Beyond the virus, my country is dealing with another colossal challenge: systemic racism. We are trying to grapple with the reality that vulnerable people are hurt, taken advantage of, and even killed just because they live in our society. There are foul people in positions of power that hate them for the color of their skin, or the letters in their chromosomes, or who they happen to be attracted to. As Theoden says, “What can men do against such reckless hate?” The solution that Aragorn offers is to “ride out and meet them.” We must not cower. We must not hide. We must face bigotry, racism, sexism, and hatred head-on. We must challenge the powerful who would hurt our fellows.
So what can we do?
As with Frodo, I wish none of this had happened. Gandalf answers with words of wisdom: “So do all who live to see such times, but that is not for them to decide. All we have to decide is what to do with the time that is given to us.” So, we have a choice before us. We can’t rewind the clock. We can’t prevent the virus. We can’t prevent racism and hatred. We’re here. We’re in the thick of it. What shall we do?

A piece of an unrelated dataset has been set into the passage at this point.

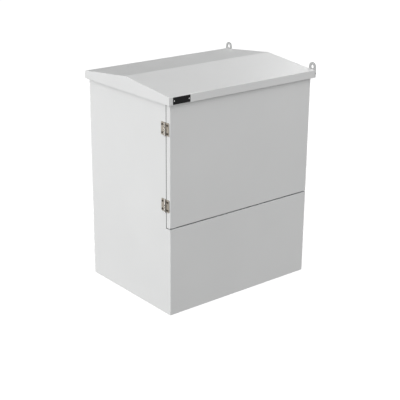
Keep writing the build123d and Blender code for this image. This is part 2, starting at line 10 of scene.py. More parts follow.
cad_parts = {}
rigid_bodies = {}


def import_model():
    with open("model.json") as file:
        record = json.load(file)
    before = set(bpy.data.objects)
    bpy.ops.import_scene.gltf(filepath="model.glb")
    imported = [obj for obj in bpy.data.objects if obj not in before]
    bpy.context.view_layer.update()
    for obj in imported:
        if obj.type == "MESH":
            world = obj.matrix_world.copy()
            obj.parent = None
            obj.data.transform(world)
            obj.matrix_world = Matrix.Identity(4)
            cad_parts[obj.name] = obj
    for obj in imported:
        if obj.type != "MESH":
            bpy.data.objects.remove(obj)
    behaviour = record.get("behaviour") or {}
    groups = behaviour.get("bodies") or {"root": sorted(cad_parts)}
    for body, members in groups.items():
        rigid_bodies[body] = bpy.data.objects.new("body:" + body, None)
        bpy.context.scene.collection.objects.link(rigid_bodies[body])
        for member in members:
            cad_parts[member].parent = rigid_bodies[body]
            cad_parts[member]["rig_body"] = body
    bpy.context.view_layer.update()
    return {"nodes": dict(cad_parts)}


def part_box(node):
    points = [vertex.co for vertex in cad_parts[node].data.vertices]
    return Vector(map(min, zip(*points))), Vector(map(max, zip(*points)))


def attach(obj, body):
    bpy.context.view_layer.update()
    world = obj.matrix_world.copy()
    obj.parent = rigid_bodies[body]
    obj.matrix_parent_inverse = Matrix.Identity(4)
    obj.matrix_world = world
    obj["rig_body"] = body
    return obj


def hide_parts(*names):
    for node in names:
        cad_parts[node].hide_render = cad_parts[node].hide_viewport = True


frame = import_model()

MM = 0.001
TURN = 2 * math.pi
WHITE = (1.0, 1.0, 1.0, 1.0)

# The photograph's camera, fitted to the cabinet's edges
CAMERA_PLACE = (-3.4723, -4.2525, 2.4626)
CAMERA_AZIMUTH = math.radians(-39.267)
CAMERA_ELEVATION = math.radians(20.123)
CAMERA_ROLL = math.radians(0.495)
CAMERA_LENS = 89.82
CAMERA_REACH = 200.0
SENSOR_WIDTH = 36.0

# Floor and surroundings
FLOOR_SIZE = 60.0
FLOOR_GREY = 0.1
BACKDROP_RADIUS = 45.0
BACKDROP_STEPS = 4

# Soft parts of the sky: the direction of each one's middle, and its brightness there
SKY = {
    "left": ((-0.8, 0.0, 0.6), 1.313),
    "front": ((0.0, -0.8, 0.6), 0.592),
}

# Lamps: azimuth and elevation in degrees, distance and size in metres, and power in watts
LAMPS = {
    "lamp_left": (-95.0, 4.0, 12.0, 5.0, 495.0),
    "lamp_front": (10.0, 20.0, 12.0, 5.0, 304.0),
    "lamp_front_right": (45.0, 50.0, 6.0, 2.5, 34.0),
    "lamp_right": (115.0, 32.0, 6.0, 2.5, 54.0),
    "lamp_right_low": (100.0, -10.0, 12.0, 5.0, 830.0),
    "lamp_behind_low": (180.0, -14.0, 12.0, 5.0, 750.0),
}
LAMP_TARGET = (0.0, 0.0, 0.7)

# Rounding of edges, and how finely round shapes are divided
SHEET_EDGE = 0.45 * MM
PLATE_EDGE = 0.7 * MM
SMALL_EDGE = 0.2 * MM
EDGE_STEPS = 3
ROUND_STEPS = 48
CORNER_STEPS = 8
SHARP_ANGLE = math.radians(28.0)
RIDGE_ANGLE = math.radians(10.0)
FLAT_ANGLE = math.radians(0.6)
WELD_DISTANCE = 0.004 * MM
PLACE_DIGITS = 5

# Noise: the middle of its values, no stretch, and levels of detail
MIDDLE_OF_NOISE = (0.3, 0.7)
EVEN = (1.0, 1.0, 1.0)
FINE_DETAIL = 4.0
PLAIN_DETAIL = 3.0
COARSE_DETAIL = 2.0

# Powder coat of the cabinet and of its lifting eyes: greys, and features per metre
COAT_DARK = (0.775, 0.780, 0.778)
COAT_LIGHT = (0.800, 0.805, 0.803)
LUG_DARK = (0.44, 0.445, 0.445)
LUG_LIGHT = (0.50, 0.505, 0.503)
COAT_DRIFT = 2.2
COAT_SHEEN = 14.0
COAT_SHEEN_DETAIL = 5.0
COAT_ROUGHNESS = (0.36, 0.48)
ORANGE_PEEL = 420.0
ORANGE_PEEL_DEPTH = 0.035 * MM

# Galvanised sheet: crystals per metre, each with its own grey and roughness
CRYSTALS = 85.0
CRYSTAL_DARK = (0.50, 0.52, 0.54)
CRYSTAL_LIGHT = (0.68, 0.70, 0.72)
CRYSTAL_ROUGHNESS = (0.38, 0.58)
CRYSTAL_METALLIC = 0.85
ZINC_SKIN = 180.0
ZINC_SKIN_DEPTH = 0.05 * MM

# Stainless hinges: blasted leaf, painted shade on the ends and edges that don't face along X, and
# polished knuckle
LEAF_DARK = (0.46, 0.415, 0.355)
LEAF_LIGHT = (0.62, 0.565, 0.485)
# Painted shade: the dark colour given to the leaves' ends and edges
END_SHADE_COLOUR = (0.20, 0.19, 0.175)
KNUCKLE = (0.72, 0.69, 0.64)
KNUCKLE_FADE = 0.5 * MM
LEAF_TO_KNUCKLE_ROUGHNESS = (0.42, 0.17)
LEAF_TO_KNUCKLE_METALLIC = (0.45, 1.0)
# Painted shade: the range of the normal's X over which faces fade into the dark end colour
END_SHADE_FACING = (0.5, 0.8)
BLASTING = 90.0
DRAWN_LINES = 500.0
DRAWN_ALONG_Z = (1.0, 1.0, 0.04)
DRAWN_DEPTH = 0.012 * MM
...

Well, there are no easy answers. But I think the key lessons are that we must fight to destroy the ring (or virus) with all of our strength. We must be prepared to make sacrifices to do so. We must fight against hatred and evil, without shame.
We must also recognize that you can never really go home. At the end of the films, Frodo returns home. But his wounds never heal, both literal and figurative. Some people will have long-lasting health effects from the virus. Others will die. But no matter what happens, none of us can go back. We can never return to 2019. The impact this year has had on us will linger for years, perhaps decades.
Finally, and most importantly, we must listen to Sam.
Samwise Gamgee: “I know. It’s all wrong. By rights we shouldn’t even be here. But we are. It’s like in the great stories, Mr. Frodo. The ones that really mattered. Full of darkness and danger, they were. And sometimes you didn’t want to know the end. Because how could the end be happy? How could the world go back to the way it was when so much bad had happened? But in the end, it’s only a passing thing, this shadow. Even darkness must pass. A new day will come. And when the sun shines it will shine out the clearer. Those were the stories that stayed with you. That meant something, even if you were too small to understand why. But I think, Mr. Frodo, I do understand. I know now. Folk in those stories had lots of chances of turning back, only they didn’t. They kept going. Because they were holding on to something.”
Frodo Baggins: “What are we holding onto, Sam?”
Samwise Gamgee: “That there’s some good in this world, Mr. Frodo… and it’s worth fighting for.”